-- start Data section --

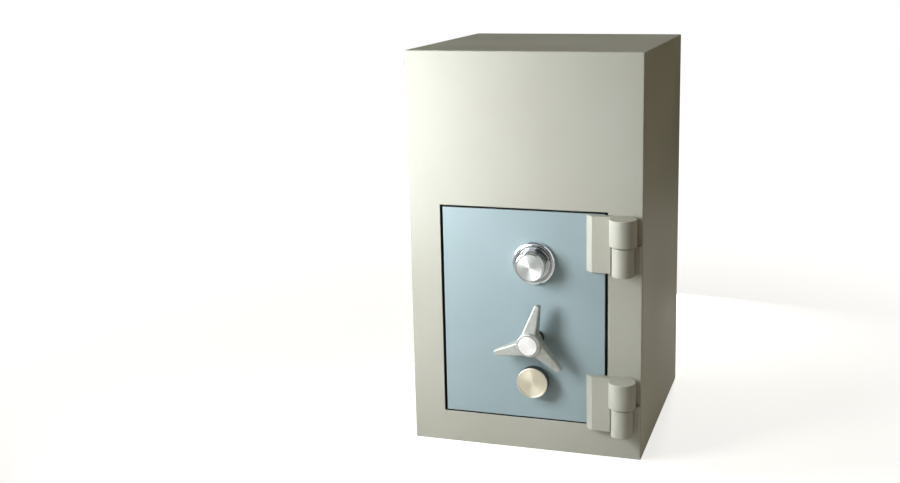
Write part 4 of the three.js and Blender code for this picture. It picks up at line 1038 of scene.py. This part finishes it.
def makeCover():
    look = coverLook
    low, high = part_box("boltwork_cover")
    pan = addBox("boltwork_pan", low, high)
    onBack = lambda a, b: not (a.y < low.y + mm and b.y < low.y + mm)
    bevelEdges(pan, onBack, look["edgeRound"] * mm, 5)
    wall = look["wall"] * mm
    hollowLow = (low.x + wall, low.y - 2 * over, low.z + wall)
    hollow = addBox("hollow", hollowLow, (high.x - wall, high.y - wall, high.z - wall))
    bevelEdges(hollow, onBack, (look["edgeRound"] - look["wall"]) * mm, 5)
    cutOut(pan, hollow)
    for node in boltNodes:
        boltLow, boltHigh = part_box(node)
        spot = Vector((low.x, (boltLow.y + boltHigh.y) / 2, (boltLow.z + boltHigh.z) / 2))
        reach = Vector((look["portReach"] * mm, 0, 0))
        cutOut(pan, addRod("port", look["portRadius"] * mm, spot - reach, spot + reach, 48))
    dress(pan, [bodyPaint], "door", "body_paint", "boltwork_cover")
    inset = look["screwInset"] * mm
    columns = [low.x + inset, high.x - inset]
    rows = [low.z + inset, (low.z + high.z) / 2, high.z - inset]
    screws = [makeScrew(Vector((x, high.y, z))) for x in columns for z in rows]
    screws = joinLoose("cover_screws", screws)
    setMaterials(screws, machinedSteel)
    mount(screws, "door", "boltwork_steel")


def makeBolts():
    chamfer, tail = boltLook["chamfer"], boltLook["tailRadius"]
    for index, node in enumerate(boltNodes, 1):
        low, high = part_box(node)
        radius = (high.z - low.z) / 2 / mm
        spot = Vector((low.x, (low.y + high.y) / 2, (low.z + high.z) / 2))
        length = (high.x - low.x) / mm
        shoulder = length - boltLook["tailLength"]
        nose = [(0, 0), (radius - chamfer, 0), (radius, chamfer), (radius, shoulder)]
        profile = [*nose, (tail, shoulder), (tail, length), (0, length)]
        bolt = turnPiece("round_bolt_" + str(index), spot, Vector((1, 0, 0)), profile, 64)
        roundAll(bolt, boltLook["edgeRound"] * mm)
        dress(bolt, [boltSteel], "boltwork", "turned_steel", node)


makeCover()
makeBolts()
print("inside of the door made")


# Pale floor and air, which the camera sees as white, soft lamps and the camera
floorLook = {
    "size": 14, "tone": (0.55, 0.53, 0.49, 1), "nearGlow": 0.74, "nearReach": 0.7, "farReach": 1.9,
    "mirrored": 0.35,
}


def seenRays(tree, share):
    rays = addNode(tree, "LightPath").outputs
    mirrored = maths(tree, "MULTIPLY", rays["Is Glossy Ray"], share)
    direct = maths(tree, "MAXIMUM", rays["Is Camera Ray"], mirrored)
    return maths(tree, "MAXIMUM", direct, rays["Is Transmission Ray"])


def makeFloor():
    deselectAll()
    bpy.ops.mesh.primitive_plane_add(size=floorLook["size"], location=(0, 0, 0))
    floor = takeNew("studio_floor")
    colours = {"Base_Color": floorLook["tone"], "Emission_Color": (1, 1, 1, 1)}
    material, tree, shader = newMaterial("paleFloor", Roughness=0.9, Specular_IOR_Level=0.0, **colours)
    place = addNode(tree, "TexCoord").outputs["Object"]
    away = addNode(tree, "VectorMath", {0: place}, operation="LENGTH").outputs["Value"]
    glow = spread(tree, away, floorLook["nearReach"], floorLook["farReach"], floorLook["nearGlow"], 1.0)
    strength = maths(tree, "MULTIPLY", seenRays(tree, floorLook["mirrored"]), glow)
    tree.links.new(strength, shader.inputs["Emission Strength"])
    setMaterials(floor, material)


lampLook = {
    "key": {
        "place": (-0.63, -0.95, 0.72), "aim": (0, -0.25, 0.6), "size": (0.36, 0.6), "power": 11.9,
        "colour": (0.96, 0.98, 1),
    },
    "side": {
        "place": (-1.5, -0.55, 1.0), "aim": (0.2, -0.53, 0.5), "size": (0.35, 0.8), "power": 2.3,
        "colour": (0.97, 0.98, 1), "spread": 50,
    },
    "front": {
        "place": (0.4, -3.2, 1.9), "aim": (0, 0, 0.4), "size": (2.2, 1.2), "power": 2,
        "colour": (1, 0.98, 0.94),
    },
    "top": {
        "place": (0, 0.1, 2.2), "aim": (0, 0.1, 0), "size": (0.8, 0.5), "power": 3.8,
        "colour": (1, 1, 0.92),
    },
    "rear": {
        "place": (0.2, 1.0, 0.43), "aim": (0.14, 0.25, 0.43), "size": (0.06, 0.82), "power": 5.8,
        "colour": (1, 1, 0.98),
    },
}


def makeLamps():
    for name, look in lampLook.items():
        lamp = bpy.data.lights.new(name + "Lamp", "AREA")
        lamp.shape = "RECTANGLE"
        lamp.size, lamp.size_y = look["size"]
        lamp.energy = look["power"]
        lamp.color = look["colour"]
        lamp.spread = math.radians(look.get("spread", 180))
        holder = bpy.data.objects.new(name + "Lamp", lamp)
        bpy.context.scene.collection.objects.link(holder)
        place = Vector(look["place"])
        aim = Vector(look["aim"]) - place
        holder.matrix_world = Matrix.Translation(place) @ aim.to_track_quat("-Z", "Y").to_matrix().to_4x4()


airLook = {
    "warm": (0.155, 0.108, 0.018, 1), "cool": (0.12, 0.13, 0.145, 1), "coolSide": (-0.85, -0.5, 0.15),
    "turnsCool": (-0.8, 0.9), "mirrored": 0.8,
}


def makeWorld():
    world = bpy.data.worlds.new("studioAir")
    world.use_nodes = True
    bpy.context.scene.world = world
    tree = world.node_tree
    tree.nodes.clear()
    direction = addNode(tree, "TexCoord").outputs["Generated"]
    side = addNode(tree, "VectorMath", {0: direction, 1: airLook["coolSide"]}, operation="DOT_PRODUCT")
    share = spread(tree, side.outputs["Value"], *airLook["turnsCool"])
    air = blendColour(tree, share, airLook["warm"], airLook["cool"])
    soft = addNode(tree, "Background", {"Color": air, "Strength": 1.0}).outputs[0]
    white = addNode(tree, "Background", {"Color": (1, 1, 1, 1), "Strength": 1.0}).outputs[0]
    mixed = addNode(tree, "MixShader", {0: seenRays(tree, airLook["mirrored"]), 1: soft, 2: white})
    out = addNode(tree, "OutputWorld")
    tree.links.new(mixed.outputs[0], out.inputs["Surface"])


# Dark cards above, in front and behind, which only polished surfaces see, and a flag that keeps the lamps in
# front from glaring on the top plate
cardTone = (0.02, 0.02, 0.022, 1)
cardLook = {
    "upper": {"place": (-0.1, -1.0, 2.5), "aim": (0, -0.3, 0.4), "size": (2.4, 1.5)},
    "front": {"place": (0.9, -3.0, 1.3), "aim": (0, -0.25, 0.5), "size": (3.0, 2.6)},
    "back": {"place": (0.4, 2.4, 0.95), "aim": (0.4, 0, 0.95), "size": (3.8, 2.1)},
    "flag": {"place": (-0.25, -0.262, 1.1), "aim": (-0.25, 0, 1.1), "size": (1.1, 0.46), "blocks": True},
}


def makeCards():
    material = newMaterial("blackCard", Roughness=0.9, Base_Color=cardTone)[0]
    for name, look in cardLook.items():
        deselectAll()
        place = Vector(look["place"])
        aim = Vector(look["aim"]) - place
        turn = aim.to_track_quat("Z", "Y").to_euler()
        bpy.ops.mesh.primitive_plane_add(size=1, location=place, rotation=turn)
        bpy.context.active_object.scale = (*look["size"], 1)
        card = takeNew("card_" + name)
        for ray in ("camera", "diffuse", "transmission", "volume_scatter"):
            setattr(card, "visible_" + ray, False)
        card.visible_shadow = look.get("blocks", False)
        setMaterials(card, material)


cameraLook = {
    "place": (0.647, -2.562, 1.061), "turn": 16.79, "tilt": 12.16, "roll": -0.91, "lens": 46.90, "sensor": 36,
    "shiftX": -0.0556, "shiftY": -0.0406,
}


def makeCamera():
    look = cameraLook
    data = bpy.data.cameras.new("photoCamera")
    data.lens = look["lens"]
    data.sensor_width = look["sensor"]
    data.shift_x, data.shift_y = look["shiftX"], look["shiftY"]
    camera = bpy.data.objects.new("photoCamera", data)
    bpy.context.scene.collection.objects.link(camera)
    turn = Matrix.Rotation(math.radians(look["turn"]), 4, "Z")
    tilt = Matrix.Rotation(math.radians(90 - look["tilt"]), 4, "X")
    roll = Matrix.Rotation(math.radians(look["roll"]), 4, "Z")
    camera.matrix_world = Matrix.Translation(look["place"]) @ turn @ tilt @ roll
    bpy.context.scene.camera = camera


makeFloor()
makeLamps()
makeWorld()
makeCards()
makeCamera()
bpy.context.scene.view_settings.view_transform = "Standard"

print("scene done")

-- end Data section --

Brief: List the lines of the material in which the word "scene" occurs.

Correct response:
Write part 4 of the three.js and Blender code for this picture. It picks up at line 1038 of scene.py. This part finishes it.
        bpy.context.scene.collection.objects.link(holder)
    bpy.context.scene.world = world
    bpy.context.scene.collection.objects.link(camera)
    bpy.context.scene.camera = camera
bpy.context.scene.view_settings.view_transform = "Standard"
print("scene done")